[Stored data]
Start
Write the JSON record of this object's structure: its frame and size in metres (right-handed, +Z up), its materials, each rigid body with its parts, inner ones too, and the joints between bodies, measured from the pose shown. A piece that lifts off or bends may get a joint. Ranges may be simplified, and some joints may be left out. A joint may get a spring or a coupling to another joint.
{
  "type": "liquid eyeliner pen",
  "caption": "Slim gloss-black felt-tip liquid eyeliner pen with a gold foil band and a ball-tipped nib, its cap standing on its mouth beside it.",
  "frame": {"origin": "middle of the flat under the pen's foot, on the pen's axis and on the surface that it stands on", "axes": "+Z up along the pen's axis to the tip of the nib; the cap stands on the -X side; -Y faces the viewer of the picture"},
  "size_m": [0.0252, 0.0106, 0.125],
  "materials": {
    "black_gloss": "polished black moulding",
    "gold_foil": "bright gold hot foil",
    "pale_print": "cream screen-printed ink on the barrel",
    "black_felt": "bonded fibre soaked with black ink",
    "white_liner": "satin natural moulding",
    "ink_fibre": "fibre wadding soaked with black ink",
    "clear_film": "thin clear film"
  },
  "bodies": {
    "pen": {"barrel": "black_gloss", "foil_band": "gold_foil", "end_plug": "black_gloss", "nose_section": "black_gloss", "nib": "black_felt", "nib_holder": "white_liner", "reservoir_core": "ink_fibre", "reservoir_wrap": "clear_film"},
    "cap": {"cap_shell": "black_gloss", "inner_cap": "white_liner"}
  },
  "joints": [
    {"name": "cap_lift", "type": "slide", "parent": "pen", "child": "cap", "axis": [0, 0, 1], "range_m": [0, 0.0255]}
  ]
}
End
Start
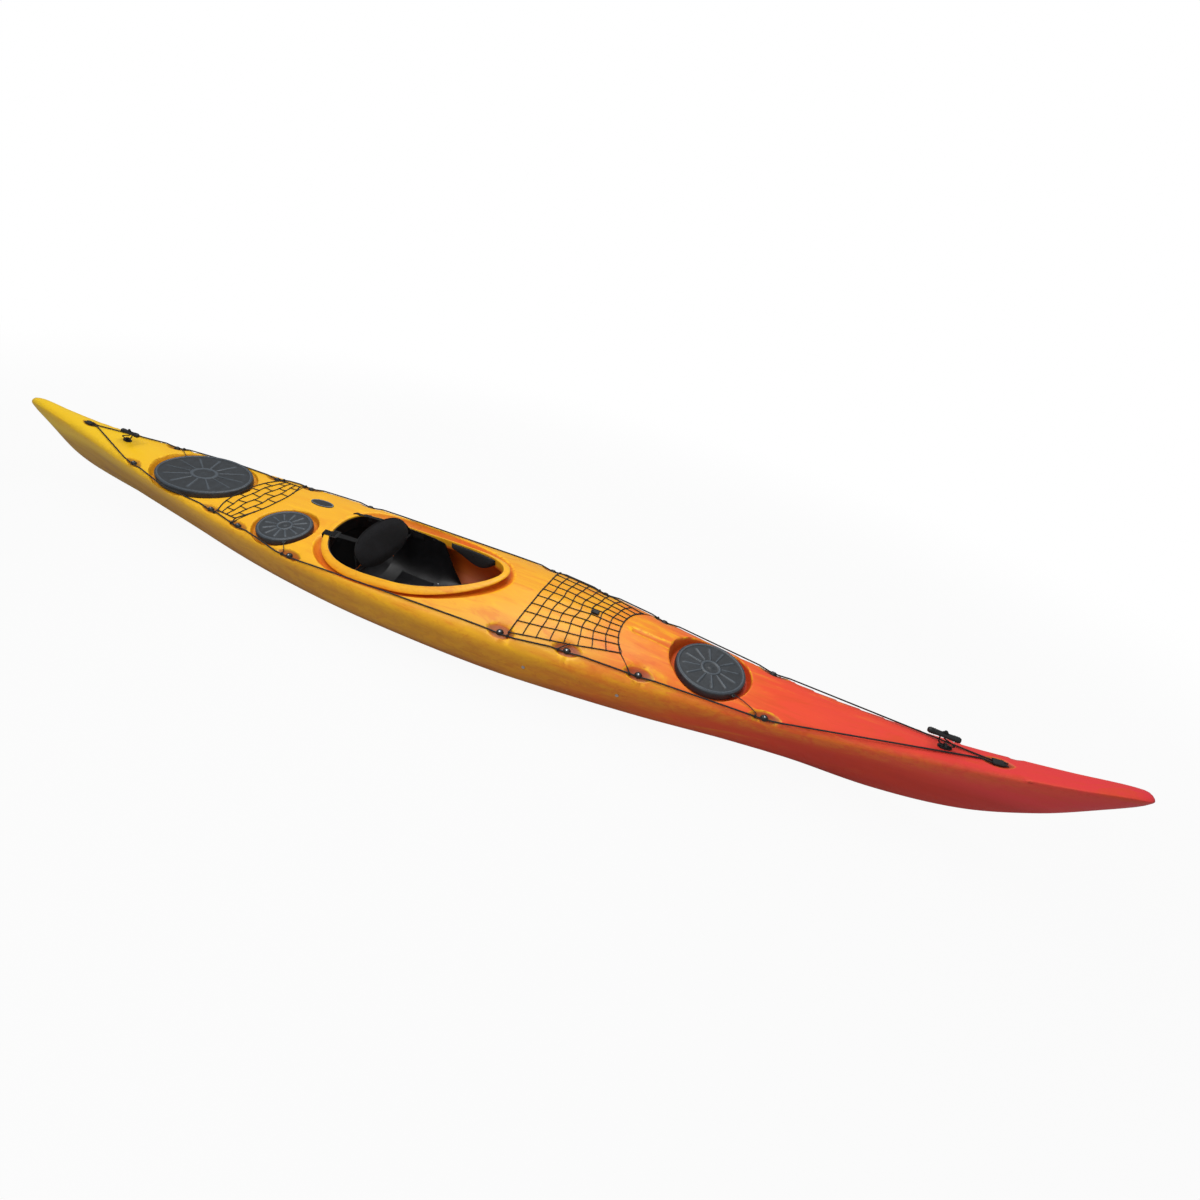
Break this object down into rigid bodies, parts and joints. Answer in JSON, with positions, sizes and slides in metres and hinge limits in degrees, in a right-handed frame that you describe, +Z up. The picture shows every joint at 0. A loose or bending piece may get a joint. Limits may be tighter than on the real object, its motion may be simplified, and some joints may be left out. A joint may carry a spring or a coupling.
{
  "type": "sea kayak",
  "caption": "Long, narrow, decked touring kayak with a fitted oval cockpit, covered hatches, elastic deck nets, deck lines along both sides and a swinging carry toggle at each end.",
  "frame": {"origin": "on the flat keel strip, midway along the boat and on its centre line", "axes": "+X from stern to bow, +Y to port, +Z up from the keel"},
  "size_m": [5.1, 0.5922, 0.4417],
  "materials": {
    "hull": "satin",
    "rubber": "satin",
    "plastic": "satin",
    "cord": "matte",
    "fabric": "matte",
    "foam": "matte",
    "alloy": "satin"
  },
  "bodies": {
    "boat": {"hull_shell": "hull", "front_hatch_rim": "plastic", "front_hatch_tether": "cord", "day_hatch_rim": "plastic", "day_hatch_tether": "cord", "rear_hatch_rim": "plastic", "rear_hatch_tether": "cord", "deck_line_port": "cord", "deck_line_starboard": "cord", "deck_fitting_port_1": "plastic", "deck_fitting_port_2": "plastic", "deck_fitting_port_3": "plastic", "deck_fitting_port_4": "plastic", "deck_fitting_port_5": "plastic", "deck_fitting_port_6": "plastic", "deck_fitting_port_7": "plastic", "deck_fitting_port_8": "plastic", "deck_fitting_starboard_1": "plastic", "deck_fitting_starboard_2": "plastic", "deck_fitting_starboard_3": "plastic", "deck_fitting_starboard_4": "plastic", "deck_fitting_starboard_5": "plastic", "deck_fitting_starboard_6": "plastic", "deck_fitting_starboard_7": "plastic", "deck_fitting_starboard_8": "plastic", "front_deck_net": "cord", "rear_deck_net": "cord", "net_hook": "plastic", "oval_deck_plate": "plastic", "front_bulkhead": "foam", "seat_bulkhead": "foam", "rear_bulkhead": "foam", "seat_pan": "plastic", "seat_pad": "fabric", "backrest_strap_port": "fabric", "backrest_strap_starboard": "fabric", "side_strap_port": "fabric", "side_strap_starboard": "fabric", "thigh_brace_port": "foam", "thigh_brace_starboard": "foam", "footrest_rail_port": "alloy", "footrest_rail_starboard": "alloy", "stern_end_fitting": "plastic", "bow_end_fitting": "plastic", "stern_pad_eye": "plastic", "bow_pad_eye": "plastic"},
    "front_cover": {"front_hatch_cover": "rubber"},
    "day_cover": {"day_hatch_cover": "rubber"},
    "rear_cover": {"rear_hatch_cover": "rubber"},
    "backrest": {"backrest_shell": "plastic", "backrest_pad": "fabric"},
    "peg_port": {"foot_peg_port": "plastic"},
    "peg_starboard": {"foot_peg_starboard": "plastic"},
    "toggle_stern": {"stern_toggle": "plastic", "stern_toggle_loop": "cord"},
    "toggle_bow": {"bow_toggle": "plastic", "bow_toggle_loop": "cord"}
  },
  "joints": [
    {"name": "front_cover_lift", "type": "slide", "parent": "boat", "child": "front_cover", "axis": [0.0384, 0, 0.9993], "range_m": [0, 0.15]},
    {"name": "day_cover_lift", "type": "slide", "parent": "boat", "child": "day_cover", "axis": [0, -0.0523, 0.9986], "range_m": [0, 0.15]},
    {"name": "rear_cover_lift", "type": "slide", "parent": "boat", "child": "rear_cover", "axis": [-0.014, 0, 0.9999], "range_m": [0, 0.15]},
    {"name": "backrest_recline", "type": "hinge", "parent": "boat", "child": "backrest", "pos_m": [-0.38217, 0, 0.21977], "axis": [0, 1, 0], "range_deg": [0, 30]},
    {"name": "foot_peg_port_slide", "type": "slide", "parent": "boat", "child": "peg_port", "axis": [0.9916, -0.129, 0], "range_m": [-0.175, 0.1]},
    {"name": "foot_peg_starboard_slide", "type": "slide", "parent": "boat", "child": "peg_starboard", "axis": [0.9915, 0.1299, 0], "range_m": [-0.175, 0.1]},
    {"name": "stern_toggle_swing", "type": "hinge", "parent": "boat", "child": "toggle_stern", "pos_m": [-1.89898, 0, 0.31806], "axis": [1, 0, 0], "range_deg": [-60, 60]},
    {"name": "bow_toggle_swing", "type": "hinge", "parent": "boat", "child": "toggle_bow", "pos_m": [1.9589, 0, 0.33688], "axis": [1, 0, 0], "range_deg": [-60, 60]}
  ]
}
End
Start
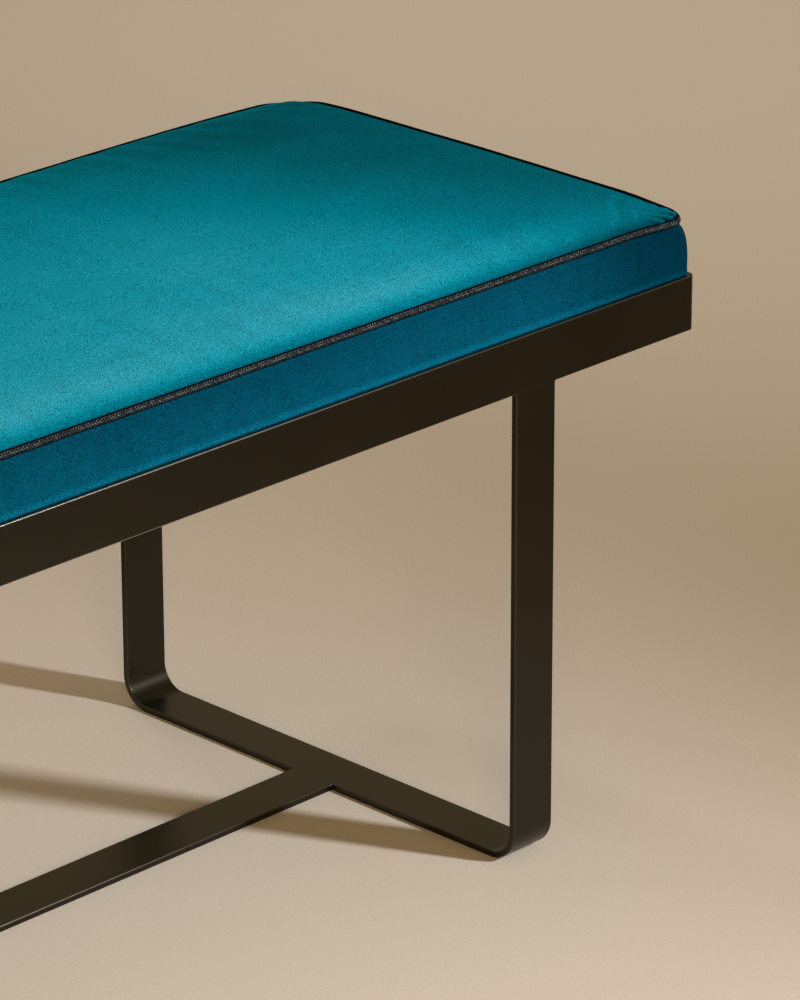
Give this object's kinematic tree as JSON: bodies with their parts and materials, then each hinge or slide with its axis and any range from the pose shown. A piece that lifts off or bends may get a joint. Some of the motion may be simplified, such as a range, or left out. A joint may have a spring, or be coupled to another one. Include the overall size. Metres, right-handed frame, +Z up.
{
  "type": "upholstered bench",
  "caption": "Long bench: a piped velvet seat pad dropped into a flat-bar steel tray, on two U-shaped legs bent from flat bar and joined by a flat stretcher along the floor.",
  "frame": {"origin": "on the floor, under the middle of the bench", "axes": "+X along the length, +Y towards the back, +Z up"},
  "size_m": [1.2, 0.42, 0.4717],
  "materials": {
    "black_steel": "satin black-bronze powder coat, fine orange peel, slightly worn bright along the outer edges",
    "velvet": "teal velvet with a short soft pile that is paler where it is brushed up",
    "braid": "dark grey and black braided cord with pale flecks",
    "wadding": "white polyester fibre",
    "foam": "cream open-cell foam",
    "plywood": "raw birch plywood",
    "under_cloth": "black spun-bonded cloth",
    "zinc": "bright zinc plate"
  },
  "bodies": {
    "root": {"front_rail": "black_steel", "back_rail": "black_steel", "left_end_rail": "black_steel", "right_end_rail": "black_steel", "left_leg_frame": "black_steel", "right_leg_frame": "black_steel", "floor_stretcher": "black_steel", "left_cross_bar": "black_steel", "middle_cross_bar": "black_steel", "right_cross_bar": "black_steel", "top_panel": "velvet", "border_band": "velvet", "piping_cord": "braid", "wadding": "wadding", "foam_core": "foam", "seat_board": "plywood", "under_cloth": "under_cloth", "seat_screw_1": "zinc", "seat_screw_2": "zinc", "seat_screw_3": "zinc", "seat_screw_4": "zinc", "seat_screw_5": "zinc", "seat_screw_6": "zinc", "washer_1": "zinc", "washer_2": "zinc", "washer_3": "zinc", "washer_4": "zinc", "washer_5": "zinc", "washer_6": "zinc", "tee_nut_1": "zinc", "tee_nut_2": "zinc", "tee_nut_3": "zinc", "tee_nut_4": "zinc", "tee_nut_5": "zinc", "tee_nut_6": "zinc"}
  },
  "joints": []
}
End
- WHAT IS BEING ASKED:
Identify the lines above that contain the word "into", then copy them.

- EXERCISE RESPONSE:
Break this object down into rigid bodies, parts and joints. Answer in JSON, with positions, sizes and slides in metres and hinge limits in degrees, in a right-handed frame that you describe, +Z up. The picture shows every joint at 0. A loose or bending piece may get a joint. Limits may be tighter than on the real object, its motion may be simplified, and some joints may be left out. A joint may carry a spring or a coupling.
  "caption": "Long bench: a piped velvet seat pad dropped into a flat-bar steel tray, on two U-shaped legs bent from flat bar and joined by a flat stretcher along the floor.",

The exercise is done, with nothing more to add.